As open season begins Tuesday for enrollment in Obamacare next year, most customers for health insurance in the individual market will face both fewer choices and higher premiums under President Barack Obama’s signature health care law.
More than three-fifths of the states, 33 of them, will have fewer insurers offering coverage on the Obamacare exchanges than they did in 2016.
Arizona and Texas are each losing six insurers, while two other states—Kentucky and Ohio—are losing four each. Only one state, Virginia, will have more exchange insurers next year than this year.
Five states—Alabama, Alaska, Oklahoma, South Carolina, and Wyoming—will have only one insurer offering exchange coverage in 2017, while another 13 states will have only two.
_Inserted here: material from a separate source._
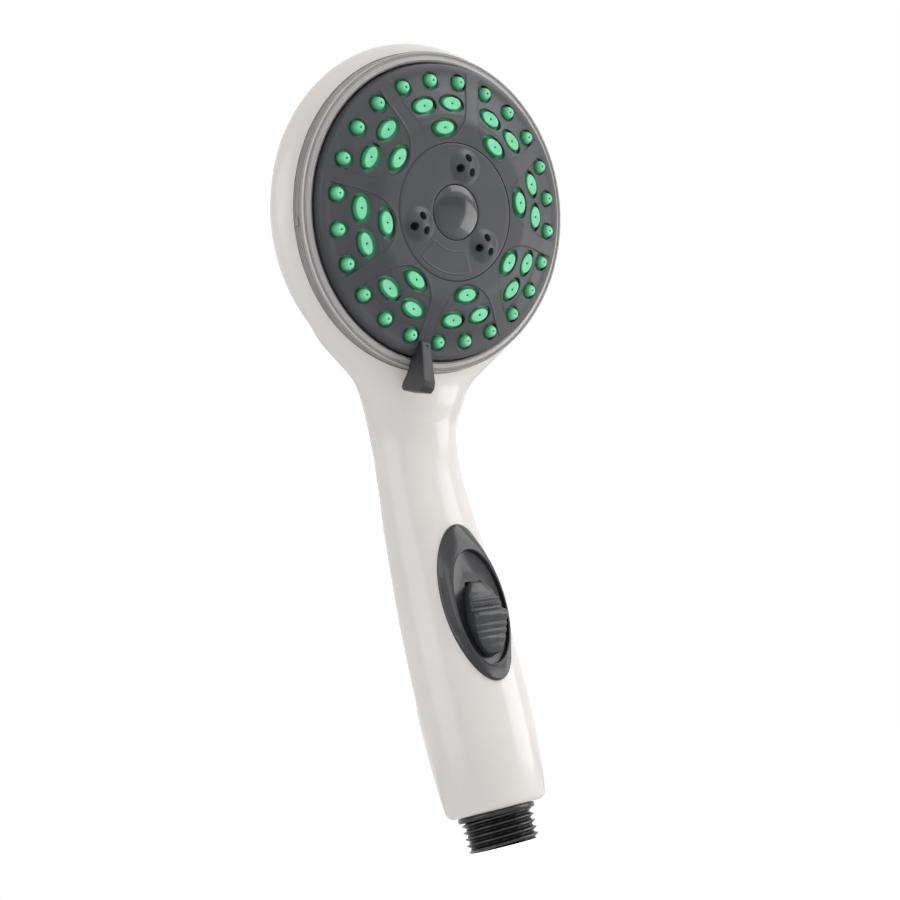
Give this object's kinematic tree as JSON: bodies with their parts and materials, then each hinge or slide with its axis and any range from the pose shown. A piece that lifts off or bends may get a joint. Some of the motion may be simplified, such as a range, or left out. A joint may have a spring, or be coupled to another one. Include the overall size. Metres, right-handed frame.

Because many of the remaining insurers offer coverage only in part of a state, the reduction in choice is even more pronounced at the county level. One-third of all U.S. counties (32.8 percent) will have only one insurer offering exchange coverage in 2017, and another one-third (35.9 percent) will have only two competing insurers.
So exchange customers in two-thirds (68.7 percent) of U.S. counties will be faced with either a monopoly or a duopoly in health insurance.
At the same time, insurers also have increased premiums significantly. The Department of Health and Human Services, which oversees Obamacare, had to admit that premiums are increasing by an average of 25 percent in the 39 states using the federally run insurance exchange.
Indeed, residents of 10 states using the federal exchange face average premium increases of 40 percent or more: Alabama (58 percent), Arizona (116 percent), Illinois (43 percent), Kansas (42 percent), Montana (44 percent), North Carolina (40 percent), Nebraska (51 percent), Oklahoma (69 percent), Pennsylvania (53 percent), and Tennessee (63 percent). In at least one state running its own exchange (Minnesota) premiums are increasing by a similar rate (56 percent).
The Obama administration has tried to spin this news by repeatedly stating that 85 percent of customers on one of the state insurance exchanges receive taxpayer-funded subsidies for their coverage, which will soften the blow to their wallets.
While that is technically true, it offers an incomplete and misleading picture.
The most recent comprehensive enrollment data show that 17.7 million Americans had health coverage from the individual market as of the end of 2015. Of that number, 7.4 million (42 percent) had coverage subsidized by taxpayers, while the remaining 10.3 million (58 percent) paid the full cost on their own.
Because the Affordable Care Act bars insurers from charging off-exchange customers a different premium than on-exchange customers for the same plan, nearly 60 percent of those with individual market coverage will face the full cost of any premium increases.
Want to understand why Obamacare remains persistently unpopular?
Consider the likely reactions of those 10 million Americans as they open letters from their insurers informing them of their premium increases—or, worse, that their health care coverage is being discontinued.